Exercise requirements
Extract each line where the string "joints" shows up.

** begin **

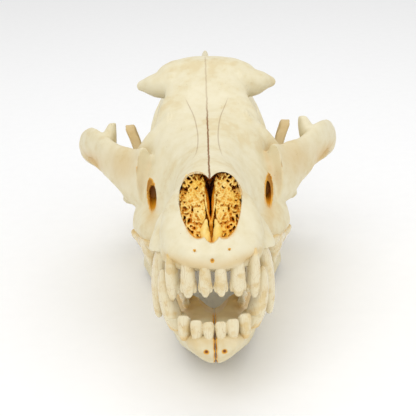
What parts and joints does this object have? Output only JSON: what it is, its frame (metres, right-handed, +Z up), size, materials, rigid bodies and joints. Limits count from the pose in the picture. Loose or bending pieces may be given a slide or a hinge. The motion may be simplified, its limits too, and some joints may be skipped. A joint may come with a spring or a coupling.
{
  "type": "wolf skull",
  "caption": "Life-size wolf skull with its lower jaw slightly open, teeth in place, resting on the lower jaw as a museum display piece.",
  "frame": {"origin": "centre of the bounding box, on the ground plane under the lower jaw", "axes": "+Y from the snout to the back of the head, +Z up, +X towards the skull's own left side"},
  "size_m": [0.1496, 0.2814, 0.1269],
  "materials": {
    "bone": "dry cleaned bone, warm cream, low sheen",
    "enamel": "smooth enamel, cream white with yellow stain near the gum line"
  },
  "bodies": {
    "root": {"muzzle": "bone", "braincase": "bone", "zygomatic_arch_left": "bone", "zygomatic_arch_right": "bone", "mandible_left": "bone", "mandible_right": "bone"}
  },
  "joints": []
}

** end **

Written solution
What parts and joints does this object have? Output only JSON: what it is, its frame (metres, right-handed, +Z up), size, materials, rigid bodies and joints. Limits count from the pose in the picture. Loose or bending pieces may be given a slide or a hinge. The motion may be simplified, its limits too, and some joints may be skipped. A joint may come with a spring or a coupling.
  "joints": []